[start Given data]

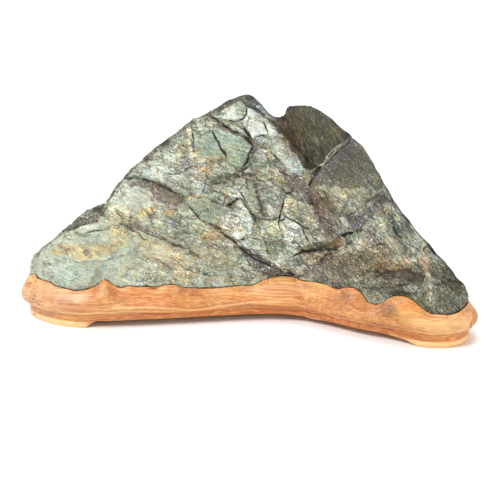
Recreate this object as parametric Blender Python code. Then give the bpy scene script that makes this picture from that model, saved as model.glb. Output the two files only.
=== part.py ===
"""A suiseki: a mountain-shaped green stone in its carved wooden stand, the daiza.

Lengths below are in millimetres and are turned into metres as each mesh is made.
+X runs along the stand, +Z is up and the front of the stone faces -Y.
"""

import math

import bmesh
import bpy
import numpy as np
from mathutils import Vector, noise

MM = 0.001

# Driving dimensions of the stand
SEAT_Z = 15.0  # floor of the carved seat
RIM_Z = 31.5  # usual height of the rim
BELLY_Z = 16.0  # the rim's rise and fall, and its swellings, fade out down to this height
RIM_WIDTH = 7.5  # from the stone's foot out to the widest line of the stand
FIT = 0.5  # how far the seat is carved larger than the stone
STATIONS = 124  # sections round the stand
FRONT_SHARE = 1.7  # sections stand this much closer along the front than along the back

# Driving dimensions of the stone
CELL = 2.0  # grain of the solid before it is thinned
STONE_TRIANGLES = 4800
SLAB_THICKNESS = 22.0
SLAB_NARROWING = 0.72
FOOT_TOP_Z = 30.0  # the front rises straight from its foot to here, and leans back above
ROUGHNESS = 1.1  # how far the weathered surface wanders
BEDDED_Z = 34.0  # below this the stone is smooth, more so further down
BEDDED_FADE = 6.0

# The stone's foot seen from above, from the left end: first along the front, then back round
FRONT_FOOT = [
    (-178, -15), (-169, -29), (-150, -39.5), (-131, -43), (-110, -41), (-75, -33), (-37, -23),
    (-11, -16), (14, -11), (42, -11.5), (63, -20), (87, -32), (110, -40), (127, -46),
    (141, -48.5), (154, -46.5), (164, -39.5), (169.5, -28), (170.5, -12),
]
BACK_FOOT = [(164, 4), (148, 19), (118, 33), (80, 44), (40, 52), (0, 54), (-40, 51), (-80, 44),
             (-115, 33), (-148, 18), (-170, 2)]
# How far the front leans back for each millimetre of height: (x, lean)
LEAN = [(-180, 0.50), (-130, 0.50), (-60, 0.38), (0, 0.28), (40, 0.28), (80, 0.36), (120, 0.45),
        (180, 0.50)]

# Cleaved faces of the front: how far each stands out at its foot and at its head, and its
# corners (x, z) as seen from the front. A negative number is set back.
FRONT_FACES = {
    "left_toe": (1.0, 0.5, [(-179, 22), (-180, 34), (-178, 46), (-161, 61), (-146, 69), (-117, 80),
                            (-106, 82), (-100, 64), (-106, 22), (-122, 22), (-143, 22), (-164, 22)]),
    "toe_swelling": (2.0, 2.5, [(-166, 48), (-150, 62), (-124, 64), (-112, 50), (-122, 32), (-148, 30)]),
    "lower_apron": (1.5, 1.5, [(-108, 22), (-108, 57), (-97, 78), (-76, 65), (-56, 58), (-37, 50),
                               (-17, 42), (-8, 22), (-36, 22), (-66, 22), (-96, 22)]),
    "apron_swelling": (2.5, 4.0, [(-97, 34), (-94, 64), (-70, 60), (-44, 48), (-50, 30), (-74, 28)]),
    "left_shoulder": (1.0, 0.5, [(-115, 90), (-108, 104), (-101, 113), (-86, 106), (-66, 100),
                                 (-50, 95), (-55, 68), (-76, 66), (-94, 71), (-110, 75)]),
    "left_plate": (2.5, 2.5, [(-104, 90), (-77, 93), (-55, 86), (-38, 72), (-34, 63), (-53, 65),
                              (-70, 72), (-90, 77)]),
    "centre_left_plate": (-0.5, -1.0, [(-49, 93), (-23, 75), (-10, 63), (-3, 55), (-26, 61),
                                       (-45, 61), (-65, 66), (-60, 84)]),
    "lower_plate": (2.0, 2.5, [(-21, 72), (-10, 64), (5, 51), (26, 42), (11, 37), (-6, 44),
                               (-26, 54), (-37, 59)]),
    "upper_left_block": (3.5, 2.0, [(-101, 113), (-87, 124), (-68, 141), (-57, 148), (-48, 133),
                                    (-45, 115), (-54, 102), (-70, 108), (-86, 111)]),
    "upper_middle_block": (4.5, 2.0, [(-58, 148), (-45, 157), (-37, 159), (-30, 143), (-25, 136),
                                      (-20, 126), (-22, 114), (-32, 107), (-44, 114), (-48, 133)]),
    "green_block": (5.0, 2.0, [(-37, 159), (-21, 151), (0, 134), (-4, 130), (-5, 120), (-14, 116),
                               (-20, 111), (-21, 127), (-30, 143)]),
    "summit_wedge": (1.0, 2.0, [(-38, 159), (-25, 167), (-11, 174), (-5, 176), (-5, 159), (-12, 155),
                                (-6, 147), (3, 140), (-10, 143), (-23, 151)]),
    "summit_slab": (6.0, 2.0, [(-5, 173), (-3, 177), (3, 170), (13, 158), (30, 139), (43, 127),
                               (46, 121), (38, 114), (29, 118), (20, 125), (11, 134), (3, 141),
                               (-7, 152), (-5, 162)]),
    "keystone": (6.5, 5.0, [(3, 144), (12, 145), (20, 126), (11, 134), (8, 137)]),
    "upper_scree": (2.0, 0.5, [(-6, 120), (8, 132), (20, 122), (32, 113), (26, 106), (16, 110),
                               (3, 108), (-8, 111)]),
    "notch_foot": (1.5, 0.5, [(30, 113), (40, 118), (48, 114), (44, 106), (32, 104)]),
    "corner_block": (3.0, 1.0, [(-37, 106), (-18, 107), (-18, 93), (-29, 95), (-42, 96)]),
    "middle_wedge": (4.5, 3.0, [(-18, 105), (-11, 112), (-4, 111), (-6, 107), (-11, 96), (-18, 96)]),
    "wedge_column": (3.0, 2.0, [(-6, 106), (3, 108), (10, 88), (13, 83), (5, 79), (-8, 96)]),
    "square_block": (5.5, 4.0, [(-20, 87), (-8, 96), (2, 82), (6, 72), (1, 68), (-10, 66), (-21, 73)]),
    "lower_centre": (4.5, 3.5, [(5, 79), (13, 83), (22, 81), (40, 78), (45, 67), (40, 61), (35, 43),
                                (21, 49), (11, 49), (-3, 59), (-10, 64), (1, 68)]),
    "right_column": (4.0, 2.5, [(9, 106), (16, 108), (25, 100), (22, 92), (22, 81), (13, 83), (6, 96)]),
    "brown_face": (5.5, 2.0, [(25, 100), (38, 110), (48, 109), (63, 87), (66, 70), (44, 65), (40, 78),
                              (27, 83)]),
    "purple_wedge": (2.5, 2.0, [(60, 92), (72, 92), (78, 76), (74, 64), (64, 64), (62, 80)]),
    "moss_ledge": (8.0, 7.0, [(44, 68), (65, 70), (67, 64), (44, 60), (40, 63)]),
    "right_slab": (5.0, 4.0, [(45, 110), (49, 117), (55, 123), (64, 134), (74, 142), (77, 146),
                              (87, 141), (95, 128), (102, 113), (94, 104), (84, 95), (74, 91),
                              (62, 95)]),
    "right_flank": (3.5, 2.0, [(74, 89), (94, 102), (102, 110), (108, 103), (120, 85), (138, 65),
                               (133, 58), (116, 56), (94, 58), (73, 62)]),
    "right_apron": (1.0, 4.5, [(40, 58), (65, 62), (94, 66), (122, 62), (132, 44), (128, 22),
                               (110, 22), (87, 22), (64, 22), (44, 26), (35, 42)]),
    "right_toe": (1.0, 2.0, [(126, 61), (141, 67), (152, 56), (162, 47), (168, 33), (168, 20),
                             (159, 18), (145, 18), (130, 18), (123, 35), (120, 48)]),
}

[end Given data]

* [Required work]: Once more, set down the full listing, verbatim.

* [Exercise output]:
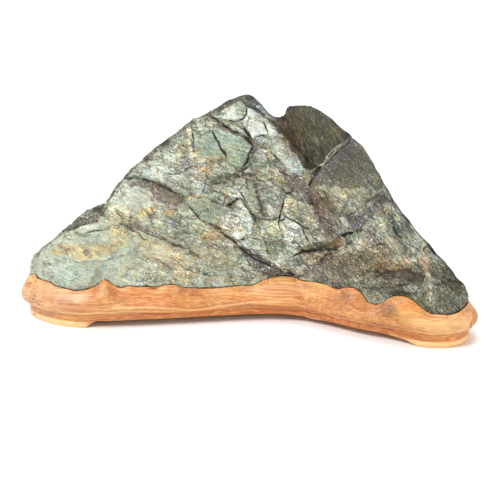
Recreate this object as parametric Blender Python code. Then give the bpy scene script that makes this picture from that model, saved as model.glb. Output the two files only.
=== part.py ===
"""A suiseki: a mountain-shaped green stone in its carved wooden stand, the daiza.

Lengths below are in millimetres and are turned into metres as each mesh is made.
+X runs along the stand, +Z is up and the front of the stone faces -Y.
"""

import math

import bmesh
import bpy
import numpy as np
from mathutils import Vector, noise

MM = 0.001

# Driving dimensions of the stand
SEAT_Z = 15.0  # floor of the carved seat
RIM_Z = 31.5  # usual height of the rim
BELLY_Z = 16.0  # the rim's rise and fall, and its swellings, fade out down to this height
RIM_WIDTH = 7.5  # from the stone's foot out to the widest line of the stand
FIT = 0.5  # how far the seat is carved larger than the stone
STATIONS = 124  # sections round the stand
FRONT_SHARE = 1.7  # sections stand this much closer along the front than along the back

# Driving dimensions of the stone
CELL = 2.0  # grain of the solid before it is thinned
STONE_TRIANGLES = 4800
SLAB_THICKNESS = 22.0
SLAB_NARROWING = 0.72
FOOT_TOP_Z = 30.0  # the front rises straight from its foot to here, and leans back above
ROUGHNESS = 1.1  # how far the weathered surface wanders
BEDDED_Z = 34.0  # below this the stone is smooth, more so further down
BEDDED_FADE = 6.0

# The stone's foot seen from above, from the left end: first along the front, then back round
FRONT_FOOT = [
    (-178, -15), (-169, -29), (-150, -39.5), (-131, -43), (-110, -41), (-75, -33), (-37, -23),
    (-11, -16), (14, -11), (42, -11.5), (63, -20), (87, -32), (110, -40), (127, -46),
    (141, -48.5), (154, -46.5), (164, -39.5), (169.5, -28), (170.5, -12),
]
BACK_FOOT = [(164, 4), (148, 19), (118, 33), (80, 44), (40, 52), (0, 54), (-40, 51), (-80, 44),
             (-115, 33), (-148, 18), (-170, 2)]
# How far the front leans back for each millimetre of height: (x, lean)
LEAN = [(-180, 0.50), (-130, 0.50), (-60, 0.38), (0, 0.28), (40, 0.28), (80, 0.36), (120, 0.45),
        (180, 0.50)]

# Cleaved faces of the front: how far each stands out at its foot and at its head, and its
# corners (x, z) as seen from the front. A negative number is set back.
FRONT_FACES = {
    "left_toe": (1.0, 0.5, [(-179, 22), (-180, 34), (-178, 46), (-161, 61), (-146, 69), (-117, 80),
                            (-106, 82), (-100, 64), (-106, 22), (-122, 22), (-143, 22), (-164, 22)]),
    "toe_swelling": (2.0, 2.5, [(-166, 48), (-150, 62), (-124, 64), (-112, 50), (-122, 32), (-148, 30)]),
    "lower_apron": (1.5, 1.5, [(-108, 22), (-108, 57), (-97, 78), (-76, 65), (-56, 58), (-37, 50),
                               (-17, 42), (-8, 22), (-36, 22), (-66, 22), (-96, 22)]),
    "apron_swelling": (2.5, 4.0, [(-97, 34), (-94, 64), (-70, 60), (-44, 48), (-50, 30), (-74, 28)]),
    "left_shoulder": (1.0, 0.5, [(-115, 90), (-108, 104), (-101, 113), (-86, 106), (-66, 100),
                                 (-50, 95), (-55, 68), (-76, 66), (-94, 71), (-110, 75)]),
    "left_plate": (2.5, 2.5, [(-104, 90), (-77, 93), (-55, 86), (-38, 72), (-34, 63), (-53, 65),
                              (-70, 72), (-90, 77)]),
    "centre_left_plate": (-0.5, -1.0, [(-49, 93), (-23, 75), (-10, 63), (-3, 55), (-26, 61),
                                       (-45, 61), (-65, 66), (-60, 84)]),
    "lower_plate": (2.0, 2.5, [(-21, 72), (-10, 64), (5, 51), (26, 42), (11, 37), (-6, 44),
                               (-26, 54), (-37, 59)]),
    "upper_left_block": (3.5, 2.0, [(-101, 113), (-87, 124), (-68, 141), (-57, 148), (-48, 133),
                                    (-45, 115), (-54, 102), (-70, 108), (-86, 111)]),
    "upper_middle_block": (4.5, 2.0, [(-58, 148), (-45, 157), (-37, 159), (-30, 143), (-25, 136),
                                      (-20, 126), (-22, 114), (-32, 107), (-44, 114), (-48, 133)]),
    "green_block": (5.0, 2.0, [(-37, 159), (-21, 151), (0, 134), (-4, 130), (-5, 120), (-14, 116),
                               (-20, 111), (-21, 127), (-30, 143)]),
    "summit_wedge": (1.0, 2.0, [(-38, 159), (-25, 167), (-11, 174), (-5, 176), (-5, 159), (-12, 155),
                                (-6, 147), (3, 140), (-10, 143), (-23, 151)]),
    "summit_slab": (6.0, 2.0, [(-5, 173), (-3, 177), (3, 170), (13, 158), (30, 139), (43, 127),
                               (46, 121), (38, 114), (29, 118), (20, 125), (11, 134), (3, 141),
                               (-7, 152), (-5, 162)]),
    "keystone": (6.5, 5.0, [(3, 144), (12, 145), (20, 126), (11, 134), (8, 137)]),
    "upper_scree": (2.0, 0.5, [(-6, 120), (8, 132), (20, 122), (32, 113), (26, 106), (16, 110),
                               (3, 108), (-8, 111)]),
    "notch_foot": (1.5, 0.5, [(30, 113), (40, 118), (48, 114), (44, 106), (32, 104)]),
    "corner_block": (3.0, 1.0, [(-37, 106), (-18, 107), (-18, 93), (-29, 95), (-42, 96)]),
    "middle_wedge": (4.5, 3.0, [(-18, 105), (-11, 112), (-4, 111), (-6, 107), (-11, 96), (-18, 96)]),
    "wedge_column": (3.0, 2.0, [(-6, 106), (3, 108), (10, 88), (13, 83), (5, 79), (-8, 96)]),
    "square_block": (5.5, 4.0, [(-20, 87), (-8, 96), (2, 82), (6, 72), (1, 68), (-10, 66), (-21, 73)]),
    "lower_centre": (4.5, 3.5, [(5, 79), (13, 83), (22, 81), (40, 78), (45, 67), (40, 61), (35, 43),
                                (21, 49), (11, 49), (-3, 59), (-10, 64), (1, 68)]),
    "right_column": (4.0, 2.5, [(9, 106), (16, 108), (25, 100), (22, 92), (22, 81), (13, 83), (6, 96)]),
    "brown_face": (5.5, 2.0, [(25, 100), (38, 110), (48, 109), (63, 87), (66, 70), (44, 65), (40, 78),
                              (27, 83)]),
    "purple_wedge": (2.5, 2.0, [(60, 92), (72, 92), (78, 76), (74, 64), (64, 64), (62, 80)]),
    "moss_ledge": (8.0, 7.0, [(44, 68), (65, 70), (67, 64), (44, 60), (40, 63)]),
    "right_slab": (5.0, 4.0, [(45, 110), (49, 117), (55, 123), (64, 134), (74, 142), (77, 146),
                              (87, 141), (95, 128), (102, 113), (94, 104), (84, 95), (74, 91),
                              (62, 95)]),
    "right_flank": (3.5, 2.0, [(74, 89), (94, 102), (102, 110), (108, 103), (120, 85), (138, 65),
                               (133, 58), (116, 56), (94, 58), (73, 62)]),
    "right_apron": (1.0, 4.5, [(40, 58), (65, 62), (94, 66), (122, 62), (132, 44), (128, 22),
                               (110, 22), (87, 22), (64, 22), (44, 26), (35, 42)]),
    "right_toe": (1.0, 2.0, [(126, 61), (141, 67), (152, 56), (162, 47), (168, 33), (168, 20),
                             (159, 18), (145, 18), (130, 18), (123, 35), (120, 48)]),
}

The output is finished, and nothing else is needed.